Sellers should watch refund requests after trial conversion. If many customers ask for refunds immediately after first billing, the trial terms, reminders, onboarding, or offer fit may need improvement.
Free Trial Abuse
Free trial abuse happens when users repeatedly create trial accounts, use disposable emails, share access, avoid payment, or consume the product without intent to buy.
Abuse is more common when access is valuable, immediate, and easy to repeat. It can affect software, paid communities, courses, templates, and digital libraries.
Controls may include:
- Email verification.
- Payment method requirement for high-value trials.
- Usage limits.
- Account creation checks.
- Access limits.
- Trial history review.
- Support escalation for suspicious patterns.

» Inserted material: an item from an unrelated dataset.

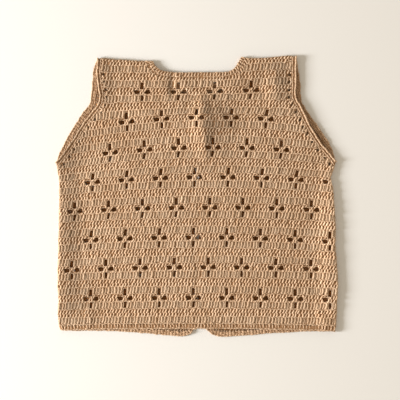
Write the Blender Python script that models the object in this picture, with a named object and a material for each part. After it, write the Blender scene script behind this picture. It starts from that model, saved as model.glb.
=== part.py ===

Controls should match the risk. A small trial may not need heavy friction. A high-value library or service-backed trial may need stronger guardrails.
Common Mistakes
Common mistakes include:
- Celebrating trial starts without measuring paid conversion.
- Hiding automatic billing terms.
- Making trials too short for complex products.
- Making trials too long for simple products.
- Giving full value away before a buyer commits.
- Failing to guide users to activation.
- Ignoring failed first payments.
- Treating all trial users as equally qualified.
- Not measuring retention after trial conversion.
A free trial should make the buying decision easier for the right customer, not create a pile of low-intent accounts.
Practical Example
A membership seller offers a 14-day free trial that rolls into a $49 monthly subscription. The checkout states the first billing date, the monthly price, and how to cancel. Trial users receive onboarding emails, a quick-start lesson, and a reminder before billing.
The seller tracks trial starts, lesson completion, trial-to-paid conversion, failed first payments, cancellation before billing, and retention after the first paid month. If many users start but never activate, the seller improves onboarding. If many users activate but cancel before billing, the offer or pricing may need work.